▸ Directions for this task: Copy all of the material below exactly.

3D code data
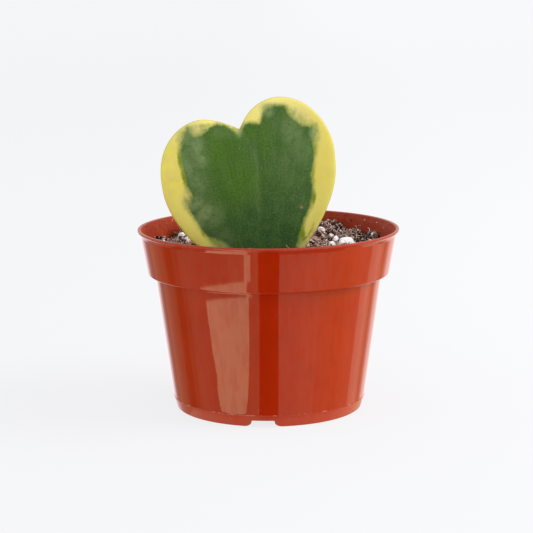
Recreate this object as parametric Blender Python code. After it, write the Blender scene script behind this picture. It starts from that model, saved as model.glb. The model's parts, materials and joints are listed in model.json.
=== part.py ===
"""A sweetheart hoya: one thick heart-shaped leaf, rooted in peat mix in a moulded plastic nursery pot.

Metres, +Z up. The origin is the centre of the pot's foot, on the ground. The leaf faces -Y.
"""

import math

import bmesh
import bpy
from mathutils import Quaternion, Vector, noise

MM = 0.001

# The pot, a thin moulding turned about Z.
POT_HEIGHT = 72.0 * MM
WALL = 1.0 * MM
LIP_RADIUS = 52.0 * MM
LIP_THICKNESS = 1.0 * MM
COLLAR_TOP_RADIUS = 50.0 * MM
COLLAR_TOP = POT_HEIGHT - 2.5 * MM
COLLAR_BOTTOM_RADIUS = 47.4 * MM
COLLAR_BOTTOM = 54.3 * MM
COLLAR_CORNER = 0.8 * MM
BODY_TOP_RADIUS = 44.4 * MM
BODY_TOP = COLLAR_BOTTOM - 0.6 * MM
BODY_BOTTOM_RADIUS = 38.1 * MM
MOULD_LINE = 4.6 * MM
FOOT_RADIUS = 37.0 * MM
FOOT_WALL = 1.4 * MM
FLOOR_UNDERSIDE = 3.1 * MM
FLOOR_TOP = FLOOR_UNDERSIDE + WALL
TURN_SEGMENTS = 72  # the same round the pot and the mix, so that their facets stay parallel

# Openings in the foot and the floor.
NOTCHES = 4
NOTCH_TURN = math.radians(-3.8)
NOTCH_WIDTH = 9.0 * MM
NOTCH_HEIGHT = 2.6 * MM
NOTCH_ROUNDING = 1.4 * MM
DRAIN_HOLES = 8
DRAIN_RADIUS = 3.2 * MM
DRAIN_RING_RADIUS = 26.0 * MM

# The potting mix and what is buried in it. GAP keeps neighbouring solids apart.
GAP = 0.3 * MM
SEAT_MARGIN = 1.4 * GAP
MIX_LEVEL = 63.0 * MM
MIX_LUMPS = 0.9 * MM
MIX_LUMP_SIZE = 9.0 * MM
MIX_BANK = 1.6 * MM
MIX_RINGS = 11

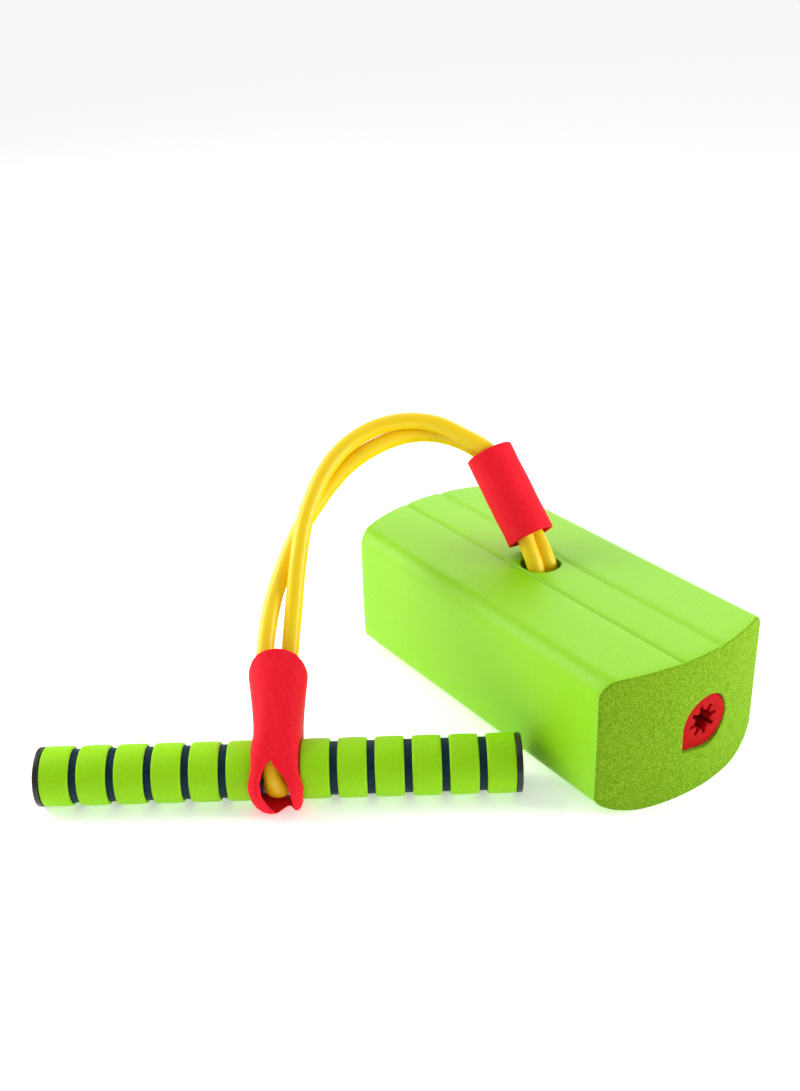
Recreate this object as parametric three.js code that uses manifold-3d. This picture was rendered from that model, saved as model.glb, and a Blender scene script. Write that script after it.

▸ Task solution:
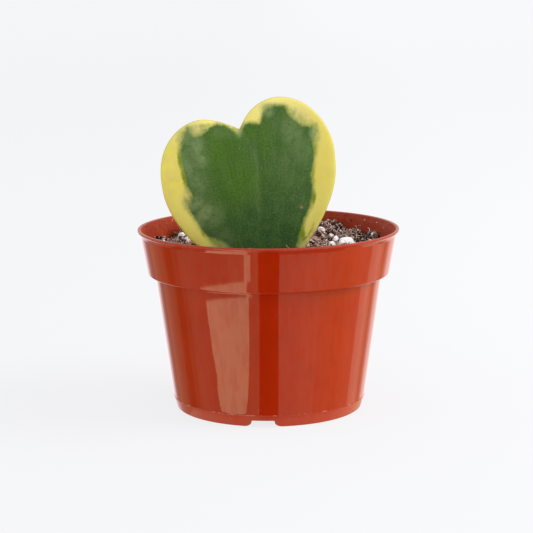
Recreate this object as parametric Blender Python code. After it, write the Blender scene script behind this picture. It starts from that model, saved as model.glb. The model's parts, materials and joints are listed in model.json.
=== part.py ===
"""A sweetheart hoya: one thick heart-shaped leaf, rooted in peat mix in a moulded plastic nursery pot.

Metres, +Z up. The origin is the centre of the pot's foot, on the ground. The leaf faces -Y.
"""

import math

import bmesh
import bpy
from mathutils import Quaternion, Vector, noise

MM = 0.001

# The pot, a thin moulding turned about Z.
POT_HEIGHT = 72.0 * MM
WALL = 1.0 * MM
LIP_RADIUS = 52.0 * MM
LIP_THICKNESS = 1.0 * MM
COLLAR_TOP_RADIUS = 50.0 * MM
COLLAR_TOP = POT_HEIGHT - 2.5 * MM
COLLAR_BOTTOM_RADIUS = 47.4 * MM
COLLAR_BOTTOM = 54.3 * MM
COLLAR_CORNER = 0.8 * MM
BODY_TOP_RADIUS = 44.4 * MM
BODY_TOP = COLLAR_BOTTOM - 0.6 * MM
BODY_BOTTOM_RADIUS = 38.1 * MM
MOULD_LINE = 4.6 * MM
FOOT_RADIUS = 37.0 * MM
FOOT_WALL = 1.4 * MM
FLOOR_UNDERSIDE = 3.1 * MM
FLOOR_TOP = FLOOR_UNDERSIDE + WALL
TURN_SEGMENTS = 72  # the same round the pot and the mix, so that their facets stay parallel

# Openings in the foot and the floor.
NOTCHES = 4
NOTCH_TURN = math.radians(-3.8)
NOTCH_WIDTH = 9.0 * MM
NOTCH_HEIGHT = 2.6 * MM
NOTCH_ROUNDING = 1.4 * MM
DRAIN_HOLES = 8
DRAIN_RADIUS = 3.2 * MM
DRAIN_RING_RADIUS = 26.0 * MM

# The potting mix and what is buried in it. GAP keeps neighbouring solids apart.
GAP = 0.3 * MM
SEAT_MARGIN = 1.4 * GAP
MIX_LEVEL = 63.0 * MM
MIX_LUMPS = 0.9 * MM
MIX_LUMP_SIZE = 9.0 * MM
MIX_BANK = 1.6 * MM
MIX_RINGS = 11

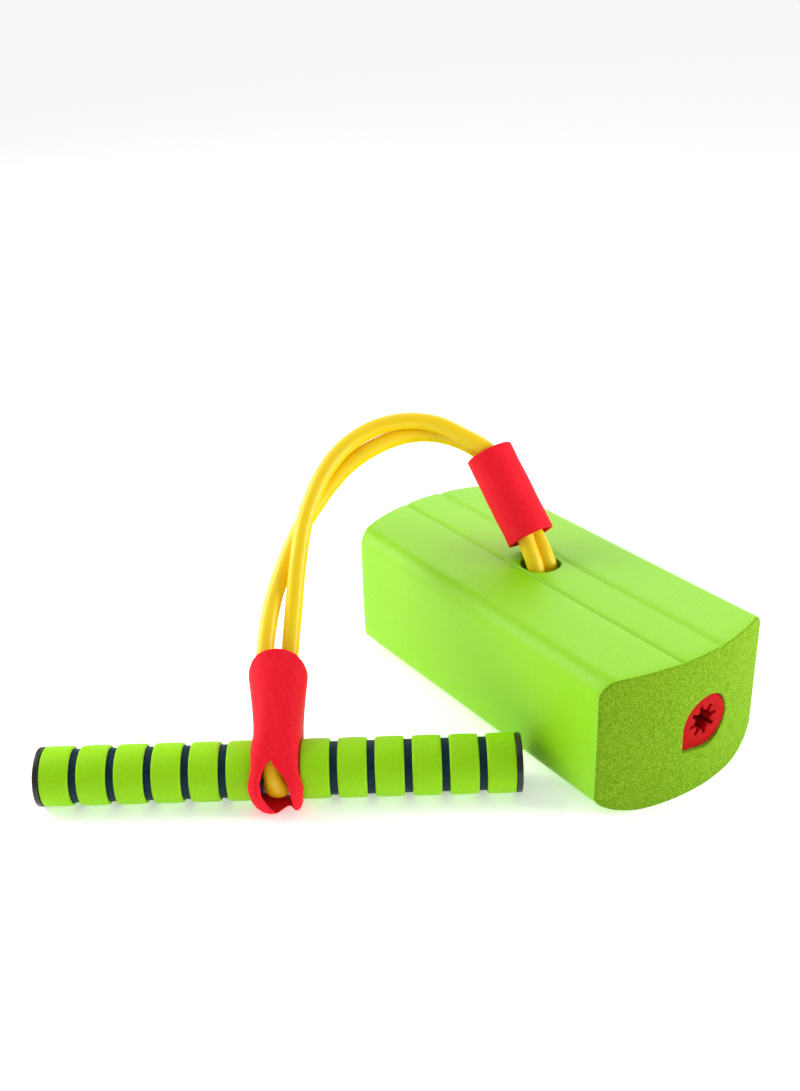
Recreate this object as parametric three.js code that uses manifold-3d. This picture was rendered from that model, saved as model.glb, and a Blender scene script. Write that script after it.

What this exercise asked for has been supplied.